• _BRIEF_
In the records below, find the line that contains "translate([crater_r / 2, -half_s, blade_top])" and the line that contains "for node in". Set down exactly those lines and every line between them, and nothing more.

• _EXTRACTED MATERIAL_
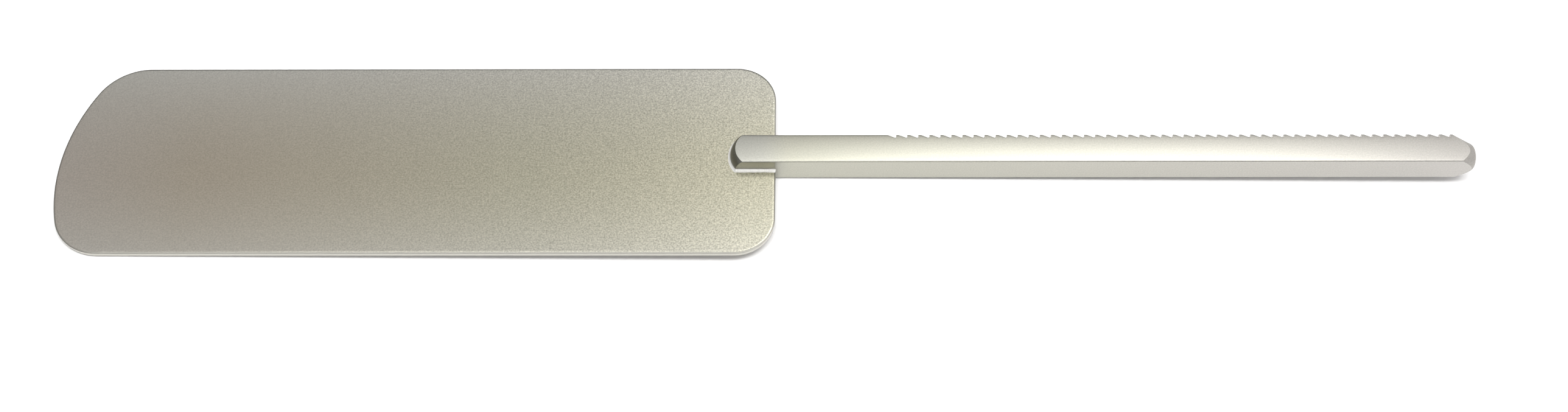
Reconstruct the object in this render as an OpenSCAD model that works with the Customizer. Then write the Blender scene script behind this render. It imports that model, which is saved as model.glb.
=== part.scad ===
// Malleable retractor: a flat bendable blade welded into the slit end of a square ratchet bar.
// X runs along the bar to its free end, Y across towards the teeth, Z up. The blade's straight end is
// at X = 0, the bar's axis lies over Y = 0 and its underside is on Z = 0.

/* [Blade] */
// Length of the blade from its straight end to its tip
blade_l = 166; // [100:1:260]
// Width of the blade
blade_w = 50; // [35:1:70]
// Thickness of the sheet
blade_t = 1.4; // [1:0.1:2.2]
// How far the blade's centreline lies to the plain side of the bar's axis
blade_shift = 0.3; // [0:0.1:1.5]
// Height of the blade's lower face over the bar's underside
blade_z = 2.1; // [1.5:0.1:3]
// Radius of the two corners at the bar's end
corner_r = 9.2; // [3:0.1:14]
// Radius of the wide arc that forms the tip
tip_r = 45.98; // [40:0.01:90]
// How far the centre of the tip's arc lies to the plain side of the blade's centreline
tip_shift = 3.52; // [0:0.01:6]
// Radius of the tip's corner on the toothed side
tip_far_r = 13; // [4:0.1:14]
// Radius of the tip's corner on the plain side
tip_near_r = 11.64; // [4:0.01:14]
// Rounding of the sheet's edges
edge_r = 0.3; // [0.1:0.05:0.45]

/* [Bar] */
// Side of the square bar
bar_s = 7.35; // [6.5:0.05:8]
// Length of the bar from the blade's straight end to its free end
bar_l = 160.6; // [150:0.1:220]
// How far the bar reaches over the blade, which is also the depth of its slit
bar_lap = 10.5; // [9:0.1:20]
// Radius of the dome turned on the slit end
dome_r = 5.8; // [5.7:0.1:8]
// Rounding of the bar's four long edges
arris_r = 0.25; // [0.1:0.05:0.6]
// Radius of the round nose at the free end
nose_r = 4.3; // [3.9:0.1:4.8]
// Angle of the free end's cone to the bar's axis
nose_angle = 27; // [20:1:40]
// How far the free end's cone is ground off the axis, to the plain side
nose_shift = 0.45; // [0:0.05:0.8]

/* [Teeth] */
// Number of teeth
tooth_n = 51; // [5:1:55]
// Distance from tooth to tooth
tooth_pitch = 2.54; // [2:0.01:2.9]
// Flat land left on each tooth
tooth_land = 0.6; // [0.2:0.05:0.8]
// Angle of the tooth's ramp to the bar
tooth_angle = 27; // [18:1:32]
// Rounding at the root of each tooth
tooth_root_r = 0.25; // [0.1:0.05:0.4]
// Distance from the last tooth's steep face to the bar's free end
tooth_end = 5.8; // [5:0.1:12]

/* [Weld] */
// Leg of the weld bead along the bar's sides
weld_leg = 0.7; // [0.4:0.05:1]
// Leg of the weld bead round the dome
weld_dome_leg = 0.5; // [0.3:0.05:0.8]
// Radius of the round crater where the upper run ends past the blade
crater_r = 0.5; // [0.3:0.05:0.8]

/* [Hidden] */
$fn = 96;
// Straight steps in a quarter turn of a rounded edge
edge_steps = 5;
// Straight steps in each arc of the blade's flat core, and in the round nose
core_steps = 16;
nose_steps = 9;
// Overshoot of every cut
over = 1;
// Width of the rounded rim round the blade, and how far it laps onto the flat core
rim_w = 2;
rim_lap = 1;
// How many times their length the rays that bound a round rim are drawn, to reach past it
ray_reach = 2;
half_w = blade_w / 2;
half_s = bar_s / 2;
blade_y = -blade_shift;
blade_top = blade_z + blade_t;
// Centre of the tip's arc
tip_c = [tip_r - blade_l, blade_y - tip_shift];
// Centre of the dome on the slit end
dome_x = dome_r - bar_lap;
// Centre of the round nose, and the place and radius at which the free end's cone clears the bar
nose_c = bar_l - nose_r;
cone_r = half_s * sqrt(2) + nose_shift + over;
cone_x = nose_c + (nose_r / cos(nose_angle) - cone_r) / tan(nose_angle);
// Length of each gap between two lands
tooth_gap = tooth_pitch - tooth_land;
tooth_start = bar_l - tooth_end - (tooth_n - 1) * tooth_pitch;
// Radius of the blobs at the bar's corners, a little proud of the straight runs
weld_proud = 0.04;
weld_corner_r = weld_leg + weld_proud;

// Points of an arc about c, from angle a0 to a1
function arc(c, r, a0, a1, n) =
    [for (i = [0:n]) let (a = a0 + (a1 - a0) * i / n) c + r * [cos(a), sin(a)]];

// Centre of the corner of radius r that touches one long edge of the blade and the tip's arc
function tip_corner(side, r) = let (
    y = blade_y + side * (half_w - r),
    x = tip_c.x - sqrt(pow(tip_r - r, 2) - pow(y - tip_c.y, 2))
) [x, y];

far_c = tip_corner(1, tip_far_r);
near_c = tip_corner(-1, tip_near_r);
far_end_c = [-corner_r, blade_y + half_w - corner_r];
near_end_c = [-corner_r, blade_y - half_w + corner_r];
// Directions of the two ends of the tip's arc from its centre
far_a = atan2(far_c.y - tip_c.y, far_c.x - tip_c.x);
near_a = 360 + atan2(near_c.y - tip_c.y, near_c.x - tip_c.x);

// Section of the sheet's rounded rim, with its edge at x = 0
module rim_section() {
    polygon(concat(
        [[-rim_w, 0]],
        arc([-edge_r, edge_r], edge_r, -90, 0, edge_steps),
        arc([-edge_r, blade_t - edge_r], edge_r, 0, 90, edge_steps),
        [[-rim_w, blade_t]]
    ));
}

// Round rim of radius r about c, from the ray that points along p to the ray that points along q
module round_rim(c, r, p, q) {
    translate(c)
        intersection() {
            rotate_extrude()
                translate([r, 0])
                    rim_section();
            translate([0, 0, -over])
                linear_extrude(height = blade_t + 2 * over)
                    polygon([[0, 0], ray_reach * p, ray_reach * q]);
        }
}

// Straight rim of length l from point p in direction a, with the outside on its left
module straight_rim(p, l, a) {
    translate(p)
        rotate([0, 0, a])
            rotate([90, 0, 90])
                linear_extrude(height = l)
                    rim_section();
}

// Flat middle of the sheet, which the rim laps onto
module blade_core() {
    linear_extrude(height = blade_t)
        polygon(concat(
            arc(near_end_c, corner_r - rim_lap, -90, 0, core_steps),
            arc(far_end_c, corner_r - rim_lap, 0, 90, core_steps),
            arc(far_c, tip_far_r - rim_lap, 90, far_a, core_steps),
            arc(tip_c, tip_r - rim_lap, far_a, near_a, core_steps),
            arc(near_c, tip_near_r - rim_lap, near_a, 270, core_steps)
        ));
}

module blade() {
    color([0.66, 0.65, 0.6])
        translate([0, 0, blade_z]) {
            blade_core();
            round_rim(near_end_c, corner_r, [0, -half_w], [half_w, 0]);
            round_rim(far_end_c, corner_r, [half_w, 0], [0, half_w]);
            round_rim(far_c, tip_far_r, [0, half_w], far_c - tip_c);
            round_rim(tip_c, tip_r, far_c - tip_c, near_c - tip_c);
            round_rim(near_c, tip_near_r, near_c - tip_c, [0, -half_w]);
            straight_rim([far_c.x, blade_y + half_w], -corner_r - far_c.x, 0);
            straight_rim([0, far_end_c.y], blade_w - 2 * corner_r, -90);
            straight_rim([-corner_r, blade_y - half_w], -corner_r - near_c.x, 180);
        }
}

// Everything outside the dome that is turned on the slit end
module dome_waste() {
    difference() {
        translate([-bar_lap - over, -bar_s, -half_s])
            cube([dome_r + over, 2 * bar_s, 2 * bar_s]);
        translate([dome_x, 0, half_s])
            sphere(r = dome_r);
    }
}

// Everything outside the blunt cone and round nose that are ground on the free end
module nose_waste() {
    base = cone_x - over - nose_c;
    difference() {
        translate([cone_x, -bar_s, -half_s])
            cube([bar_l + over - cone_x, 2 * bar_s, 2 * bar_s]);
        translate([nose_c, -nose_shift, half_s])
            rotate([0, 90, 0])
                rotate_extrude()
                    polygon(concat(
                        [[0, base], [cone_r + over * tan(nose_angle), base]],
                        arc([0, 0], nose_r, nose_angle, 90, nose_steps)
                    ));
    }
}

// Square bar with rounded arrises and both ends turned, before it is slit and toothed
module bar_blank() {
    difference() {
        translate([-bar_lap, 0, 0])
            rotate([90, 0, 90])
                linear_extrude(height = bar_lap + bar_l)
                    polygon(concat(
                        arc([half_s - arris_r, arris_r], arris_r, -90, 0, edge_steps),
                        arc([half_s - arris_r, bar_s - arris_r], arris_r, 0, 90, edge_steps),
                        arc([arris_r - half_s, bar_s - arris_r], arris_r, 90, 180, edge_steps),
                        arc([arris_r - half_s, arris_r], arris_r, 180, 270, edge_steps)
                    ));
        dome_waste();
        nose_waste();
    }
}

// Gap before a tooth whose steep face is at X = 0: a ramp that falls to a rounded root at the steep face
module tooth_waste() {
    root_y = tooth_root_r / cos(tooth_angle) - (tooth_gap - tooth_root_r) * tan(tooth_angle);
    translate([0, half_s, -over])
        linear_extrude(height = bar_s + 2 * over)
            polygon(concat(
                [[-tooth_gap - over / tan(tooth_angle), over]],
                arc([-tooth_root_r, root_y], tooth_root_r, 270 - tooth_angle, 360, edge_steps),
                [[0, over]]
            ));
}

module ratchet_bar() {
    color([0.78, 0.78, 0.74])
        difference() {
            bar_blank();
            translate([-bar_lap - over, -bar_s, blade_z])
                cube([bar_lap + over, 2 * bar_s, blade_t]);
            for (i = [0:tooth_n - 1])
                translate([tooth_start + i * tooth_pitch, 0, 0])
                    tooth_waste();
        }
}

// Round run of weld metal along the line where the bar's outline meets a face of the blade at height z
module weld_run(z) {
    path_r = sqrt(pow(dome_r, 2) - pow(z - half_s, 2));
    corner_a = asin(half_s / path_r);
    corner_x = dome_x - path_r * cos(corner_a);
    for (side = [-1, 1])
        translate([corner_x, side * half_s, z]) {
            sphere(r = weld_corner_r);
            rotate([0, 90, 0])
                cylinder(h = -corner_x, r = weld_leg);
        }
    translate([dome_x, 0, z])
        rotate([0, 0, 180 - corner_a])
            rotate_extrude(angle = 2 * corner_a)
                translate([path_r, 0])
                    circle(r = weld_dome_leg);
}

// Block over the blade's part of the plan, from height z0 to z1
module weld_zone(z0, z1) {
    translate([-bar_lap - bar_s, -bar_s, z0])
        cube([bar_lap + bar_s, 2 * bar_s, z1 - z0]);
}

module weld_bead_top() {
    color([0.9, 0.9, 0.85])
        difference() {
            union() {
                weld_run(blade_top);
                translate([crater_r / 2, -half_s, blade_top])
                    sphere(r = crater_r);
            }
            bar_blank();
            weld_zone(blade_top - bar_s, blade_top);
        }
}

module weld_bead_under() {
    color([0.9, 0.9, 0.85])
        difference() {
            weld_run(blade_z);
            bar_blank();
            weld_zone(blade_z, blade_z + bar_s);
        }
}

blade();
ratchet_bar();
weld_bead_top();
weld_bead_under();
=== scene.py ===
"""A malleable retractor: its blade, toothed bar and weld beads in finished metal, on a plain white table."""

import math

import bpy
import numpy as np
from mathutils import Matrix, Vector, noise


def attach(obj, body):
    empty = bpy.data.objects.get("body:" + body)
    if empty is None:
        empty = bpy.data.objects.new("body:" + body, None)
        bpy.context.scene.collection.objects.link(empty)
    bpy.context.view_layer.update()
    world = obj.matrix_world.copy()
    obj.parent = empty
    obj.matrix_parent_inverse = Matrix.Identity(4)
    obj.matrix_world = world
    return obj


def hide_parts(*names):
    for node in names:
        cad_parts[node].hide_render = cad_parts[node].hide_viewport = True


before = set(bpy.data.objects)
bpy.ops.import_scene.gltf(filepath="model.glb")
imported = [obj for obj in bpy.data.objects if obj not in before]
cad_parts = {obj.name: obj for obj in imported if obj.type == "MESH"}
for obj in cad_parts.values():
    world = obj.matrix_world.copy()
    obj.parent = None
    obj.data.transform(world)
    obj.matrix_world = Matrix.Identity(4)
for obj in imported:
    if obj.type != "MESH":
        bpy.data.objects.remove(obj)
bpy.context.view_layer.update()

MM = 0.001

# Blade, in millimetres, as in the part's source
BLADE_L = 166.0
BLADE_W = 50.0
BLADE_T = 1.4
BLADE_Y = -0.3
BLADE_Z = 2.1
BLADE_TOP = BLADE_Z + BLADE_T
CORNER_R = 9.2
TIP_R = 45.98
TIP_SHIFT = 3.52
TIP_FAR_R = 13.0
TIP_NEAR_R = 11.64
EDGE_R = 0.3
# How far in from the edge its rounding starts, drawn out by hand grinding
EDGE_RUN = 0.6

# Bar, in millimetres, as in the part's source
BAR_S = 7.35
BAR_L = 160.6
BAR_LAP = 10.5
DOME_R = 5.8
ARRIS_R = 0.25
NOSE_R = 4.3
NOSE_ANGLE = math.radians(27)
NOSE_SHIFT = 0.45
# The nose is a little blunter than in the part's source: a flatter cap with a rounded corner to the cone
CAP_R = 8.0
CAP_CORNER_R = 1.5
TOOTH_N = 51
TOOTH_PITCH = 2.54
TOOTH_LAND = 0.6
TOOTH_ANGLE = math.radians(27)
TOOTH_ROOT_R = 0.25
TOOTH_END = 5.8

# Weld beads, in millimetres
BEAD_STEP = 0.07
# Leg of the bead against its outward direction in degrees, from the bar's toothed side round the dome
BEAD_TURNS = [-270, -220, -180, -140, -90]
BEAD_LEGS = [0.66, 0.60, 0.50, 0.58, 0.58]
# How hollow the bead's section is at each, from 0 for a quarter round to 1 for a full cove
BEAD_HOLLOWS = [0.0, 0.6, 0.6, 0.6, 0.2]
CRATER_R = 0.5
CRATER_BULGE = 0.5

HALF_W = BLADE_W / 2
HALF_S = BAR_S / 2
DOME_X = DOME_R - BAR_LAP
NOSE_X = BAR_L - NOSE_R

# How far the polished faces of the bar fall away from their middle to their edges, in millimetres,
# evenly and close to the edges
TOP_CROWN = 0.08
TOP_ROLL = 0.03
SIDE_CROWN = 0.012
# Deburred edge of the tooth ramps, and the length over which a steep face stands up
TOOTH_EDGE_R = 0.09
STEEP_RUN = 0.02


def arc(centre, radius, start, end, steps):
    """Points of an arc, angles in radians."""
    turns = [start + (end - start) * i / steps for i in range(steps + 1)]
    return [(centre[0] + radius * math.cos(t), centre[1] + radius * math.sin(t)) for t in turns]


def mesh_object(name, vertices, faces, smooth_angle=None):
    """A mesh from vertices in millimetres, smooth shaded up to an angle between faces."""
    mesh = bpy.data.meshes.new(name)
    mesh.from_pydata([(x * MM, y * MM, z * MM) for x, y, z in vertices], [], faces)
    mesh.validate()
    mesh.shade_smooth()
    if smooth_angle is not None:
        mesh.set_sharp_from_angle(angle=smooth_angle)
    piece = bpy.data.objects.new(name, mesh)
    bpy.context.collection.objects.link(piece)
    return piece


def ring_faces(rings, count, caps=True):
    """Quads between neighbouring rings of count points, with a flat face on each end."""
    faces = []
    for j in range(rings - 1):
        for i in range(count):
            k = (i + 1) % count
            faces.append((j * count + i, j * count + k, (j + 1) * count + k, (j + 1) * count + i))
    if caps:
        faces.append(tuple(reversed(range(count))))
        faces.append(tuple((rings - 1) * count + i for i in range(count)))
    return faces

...

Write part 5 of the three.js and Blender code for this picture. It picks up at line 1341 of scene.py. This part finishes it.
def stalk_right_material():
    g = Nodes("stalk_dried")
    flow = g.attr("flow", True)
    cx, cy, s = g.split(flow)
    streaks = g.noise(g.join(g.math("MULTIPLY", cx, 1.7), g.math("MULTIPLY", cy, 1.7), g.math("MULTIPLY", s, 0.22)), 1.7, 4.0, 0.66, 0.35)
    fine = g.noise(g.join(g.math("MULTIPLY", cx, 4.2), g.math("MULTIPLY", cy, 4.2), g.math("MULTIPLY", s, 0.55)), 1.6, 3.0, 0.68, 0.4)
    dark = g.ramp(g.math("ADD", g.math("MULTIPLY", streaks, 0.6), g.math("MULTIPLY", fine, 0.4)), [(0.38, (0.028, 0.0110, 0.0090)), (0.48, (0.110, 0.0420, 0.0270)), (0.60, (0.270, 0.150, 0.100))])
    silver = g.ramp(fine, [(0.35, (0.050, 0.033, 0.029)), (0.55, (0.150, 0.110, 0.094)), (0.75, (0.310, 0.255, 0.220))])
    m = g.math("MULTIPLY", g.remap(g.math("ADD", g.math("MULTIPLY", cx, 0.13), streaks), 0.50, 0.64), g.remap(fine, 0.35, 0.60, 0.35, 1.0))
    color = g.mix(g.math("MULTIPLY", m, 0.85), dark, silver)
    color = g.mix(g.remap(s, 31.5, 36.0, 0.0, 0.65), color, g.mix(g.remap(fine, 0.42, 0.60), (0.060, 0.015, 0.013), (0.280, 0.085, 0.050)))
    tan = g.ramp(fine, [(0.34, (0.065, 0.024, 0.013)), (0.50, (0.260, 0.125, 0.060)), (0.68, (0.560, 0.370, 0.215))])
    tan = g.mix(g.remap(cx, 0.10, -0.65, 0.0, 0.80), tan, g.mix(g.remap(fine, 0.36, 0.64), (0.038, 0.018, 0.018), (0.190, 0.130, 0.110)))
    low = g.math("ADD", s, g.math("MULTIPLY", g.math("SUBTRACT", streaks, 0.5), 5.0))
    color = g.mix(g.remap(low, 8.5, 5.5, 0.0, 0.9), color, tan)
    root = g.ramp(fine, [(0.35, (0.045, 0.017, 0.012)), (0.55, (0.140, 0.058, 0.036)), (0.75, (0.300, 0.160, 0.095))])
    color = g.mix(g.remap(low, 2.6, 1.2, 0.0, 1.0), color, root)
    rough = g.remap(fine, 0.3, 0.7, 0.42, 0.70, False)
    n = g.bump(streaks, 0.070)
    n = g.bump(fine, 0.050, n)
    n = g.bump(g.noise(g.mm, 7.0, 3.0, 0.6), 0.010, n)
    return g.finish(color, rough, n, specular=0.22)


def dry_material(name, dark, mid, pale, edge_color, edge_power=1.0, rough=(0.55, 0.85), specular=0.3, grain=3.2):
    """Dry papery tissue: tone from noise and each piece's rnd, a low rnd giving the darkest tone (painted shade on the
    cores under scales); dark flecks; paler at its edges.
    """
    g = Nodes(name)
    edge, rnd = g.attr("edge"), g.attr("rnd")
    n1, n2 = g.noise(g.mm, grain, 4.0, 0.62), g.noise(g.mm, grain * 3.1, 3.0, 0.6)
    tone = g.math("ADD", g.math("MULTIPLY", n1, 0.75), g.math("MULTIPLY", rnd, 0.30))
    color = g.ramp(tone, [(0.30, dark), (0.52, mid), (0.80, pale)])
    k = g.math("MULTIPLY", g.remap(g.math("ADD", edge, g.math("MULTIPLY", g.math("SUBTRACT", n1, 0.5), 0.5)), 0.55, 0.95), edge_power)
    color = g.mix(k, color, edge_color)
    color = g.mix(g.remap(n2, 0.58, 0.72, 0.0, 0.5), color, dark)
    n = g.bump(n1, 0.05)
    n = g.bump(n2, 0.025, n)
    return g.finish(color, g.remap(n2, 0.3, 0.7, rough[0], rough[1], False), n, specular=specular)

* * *

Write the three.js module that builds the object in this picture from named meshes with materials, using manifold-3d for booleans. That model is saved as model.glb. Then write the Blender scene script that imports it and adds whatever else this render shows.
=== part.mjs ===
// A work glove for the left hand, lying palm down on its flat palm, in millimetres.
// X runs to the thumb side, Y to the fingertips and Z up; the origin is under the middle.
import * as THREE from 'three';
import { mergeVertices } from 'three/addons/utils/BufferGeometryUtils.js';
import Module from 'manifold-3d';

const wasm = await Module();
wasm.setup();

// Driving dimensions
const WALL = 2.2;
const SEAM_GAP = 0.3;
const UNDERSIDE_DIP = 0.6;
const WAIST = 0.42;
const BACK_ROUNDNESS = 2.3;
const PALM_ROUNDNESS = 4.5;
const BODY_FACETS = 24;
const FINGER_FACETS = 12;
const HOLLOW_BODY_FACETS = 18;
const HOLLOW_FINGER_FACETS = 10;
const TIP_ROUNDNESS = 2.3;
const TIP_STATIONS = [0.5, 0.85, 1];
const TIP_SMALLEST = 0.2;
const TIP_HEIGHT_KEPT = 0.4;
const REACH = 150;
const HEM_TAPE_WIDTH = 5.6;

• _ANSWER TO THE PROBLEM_
                translate([crater_r / 2, -half_s, blade_top])
                    sphere(r = crater_r);
            }
            bar_blank();
            weld_zone(blade_top - bar_s, blade_top);
        }
}

module weld_bead_under() {
    color([0.9, 0.9, 0.85])
        difference() {
            weld_run(blade_z);
            bar_blank();
            weld_zone(blade_z, blade_z + bar_s);
        }
}

blade();
ratchet_bar();
weld_bead_top();
weld_bead_under();
=== scene.py ===
"""A malleable retractor: its blade, toothed bar and weld beads in finished metal, on a plain white table."""

import math

import bpy
import numpy as np
from mathutils import Matrix, Vector, noise


def attach(obj, body):
    empty = bpy.data.objects.get("body:" + body)
    if empty is None:
        empty = bpy.data.objects.new("body:" + body, None)
        bpy.context.scene.collection.objects.link(empty)
    bpy.context.view_layer.update()
    world = obj.matrix_world.copy()
    obj.parent = empty
    obj.matrix_parent_inverse = Matrix.Identity(4)
    obj.matrix_world = world
    return obj


def hide_parts(*names):
    for node in names:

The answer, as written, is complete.